I am not a member of the NRA, I have no pro/anti-gun bias, and I posed the question cause I’m interested in what you would really do.

By the way, when the police respond and encounter your front door locked, is it their policy to break it open if no one responds and you have already placed a 911 call alerting them to an intruder in the house?

If your door is locked when the cops arrive, they will not immediately break it down unless it’s the Mayberry PD and Fife is running the show. They aren’t going to do anything large scale like that until they know what the situation is inside. Not a good idea to kick the door in if it’s turned into a hostage situation. Generally, get as much backup as required, surround the exit points, and try to get some info on what’s happening. Generally, if you call 911, you should stay on the phone until it becomes life threatening to do so. That way there is a contact with the outside who can give the cops the intelligence they need like where the intruder is, more than one, what are they wearing, etc…

I’m with you, buddy. If I’m home alone, take what you will and leave. If my family is home, I will kill, kill, kill. No guns in the house, but plenty of heavy blunt objects. By the time the police arrive there’ll be nothing left of the intruder but pulp.

While you surely didn’t intend your statement literally, if the intruder were between you and your children, it would be a very dangerous idea to fire a gun at him.

My compliments Country Squire.

Nicely worded question.

Usually by page 2 there are two firmly entrenched opinionated parties throwing dizzing amounts of printed word at each other.

drachillix wrote:

Of course, if the “noise” you make is the sound of the pump-action of your 12-gauge shotgun being cycled…

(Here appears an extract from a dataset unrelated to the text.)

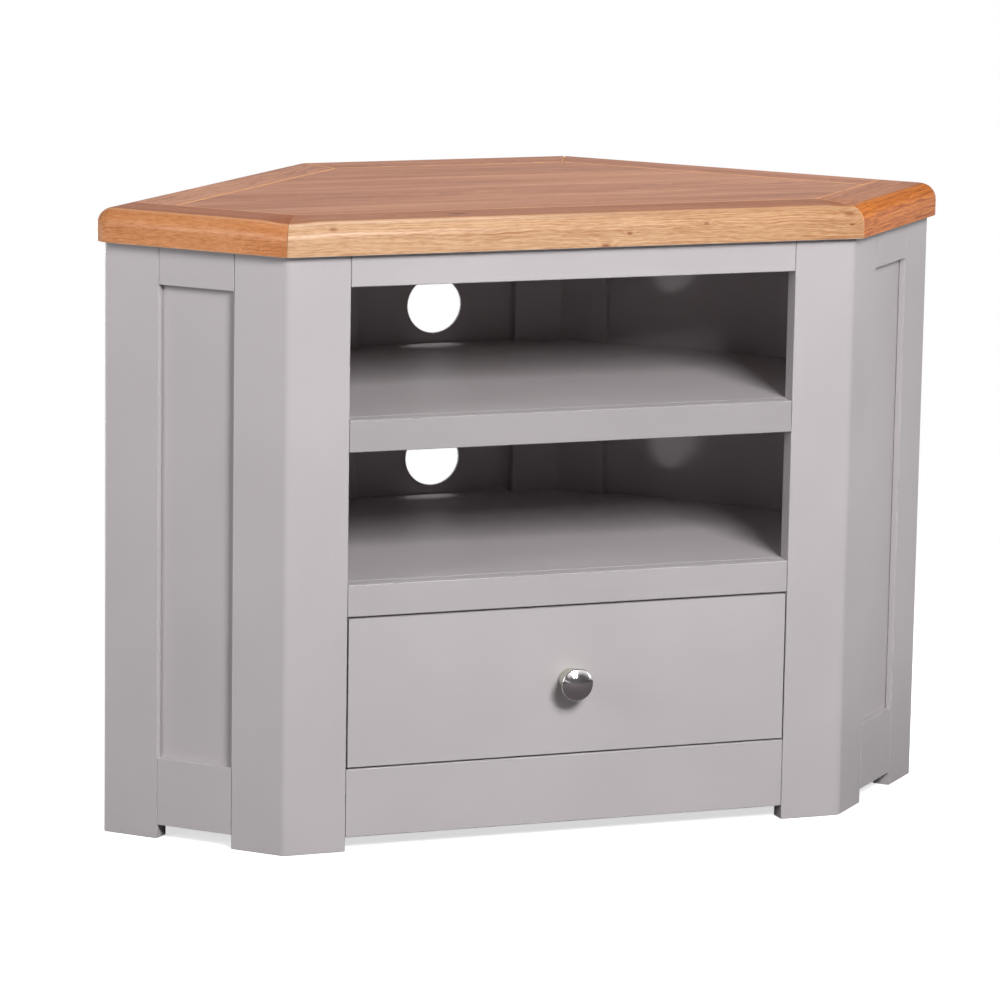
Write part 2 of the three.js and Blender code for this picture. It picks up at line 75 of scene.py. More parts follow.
# Lamps. A level of 1 lights a surface that faces the lamp, at the lamp's aim, so that its
# colour renders as it is written. The small lamp low at the back shines through the cable holes.
middle = Vector((0, 0, 0.3))
lamps = [
    {"name": "key", "place": (0.17, -2.62, 1.74), "aim": (0.10, -0.20, 0.20),
     "size": (0.86, 0.80), "level": 1.065},
    {"name": "left_fill", "place": (-2.68, -1.05, 1.22), "aim": middle,
     "size": (0.8, 1.4), "level": 0.25},
    {"name": "right_fill", "place": (2.80, -0.85, 1.20), "aim": middle,
     "size": (0.8, 1.4), "level": 0.115},
    {"name": "overhead", "place": (0.50, 1.30, 3.00), "aim": (0, 0, 0.6),
     "size": (1.0, 0.8), "level": 0.32},
    {"name": "back_fill", "place": (0.30, 3.20, 0.14), "aim": middle,
     "size": (1.6, 0.22), "level": 0.42},
    {"name": "low_back_lamp", "place": (-1.46, 0.81, 0.126), "aim": middle,
     "size": (0.05, 0.05), "level": 0.33},
]


def make_lamps():
    for lamp in lamps:
        place = Vector(lamp["place"])
        toward = place - Vector(lamp["aim"])
        data = bpy.data.lights.new(lamp["name"], "AREA")
        data.shape = "RECTANGLE"
        data.size, data.size_y = lamp["size"]
        data.energy = lamp["level"] * (math.pi * toward.length) ** 2
        made = bpy.data.objects.new(lamp["name"], data)
        bpy.context.scene.collection.objects.link(made)
        made.location = place
        made.rotation_mode = "QUATERNION"
        made.rotation_quaternion = (-toward).to_track_quat("-Z", "Y")


class Wire:
    """A socket in a node tree. Arithmetic on wires adds the Math nodes that work it out."""

    def __init__(self, tree, socket):
        self.tree = tree
        self.socket = socket

    def math(self, operation, *values):
        return self.tree.node("ShaderNodeMath", {"operation": operation}, dict(enumerate(values)))

    def __add__(self, other):
        return self.math("ADD", self, other)

    def __sub__(self, other):
        return self.math("SUBTRACT", self, other)

    def __rsub__(self, other):
        return self.math("SUBTRACT", other, self)

    def __mul__(self, other):
        return self.math("MULTIPLY", self, other)

    def __truediv__(self, other):
        return self.math("DIVIDE", self, other)

    __radd__ = __add__
    __rmul__ = __mul__

    def floor(self):
        return self.math("FLOOR", self)

    def fraction(self):
        return self.math("FRACT", self)

    def root(self):
        return self.math("SQRT", self)

    def larger(self, other):
        return self.math("MAXIMUM", self, other)

    def within(self):
        """Held between 0 and 1."""
        return self.math("MINIMUM", self.larger(0.0), 1.0)

    def swing(self, amount):
        """Taken about its middle of a half, and scaled to the amount."""
        return (self - 0.5) * amount

    def step(self, low, high):
        """Rises smoothly from 0 at low to 1 at high."""
        return self.tree.node("ShaderNodeMapRange", {"interpolation_type": "SMOOTHSTEP"},
                              {"Value": self, "From Min": low, "From Max": high})

    def parts(self):
        return [self.tree.node("ShaderNodeSeparateXYZ", {}, {0: self}, i) for i in range(3)]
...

(I’m one of those types who believes that a shotgun is a better weapon for home defense than a handgun. They’re more intimidating to look at, they make a distinctive sound when you chamber a round, they’re more powerful than any handgun short of a .50 auto, and they fire a blast of several small pellets over an area instead of a single bullet – a definite advantage when you’re too nervous to take accurate aim.)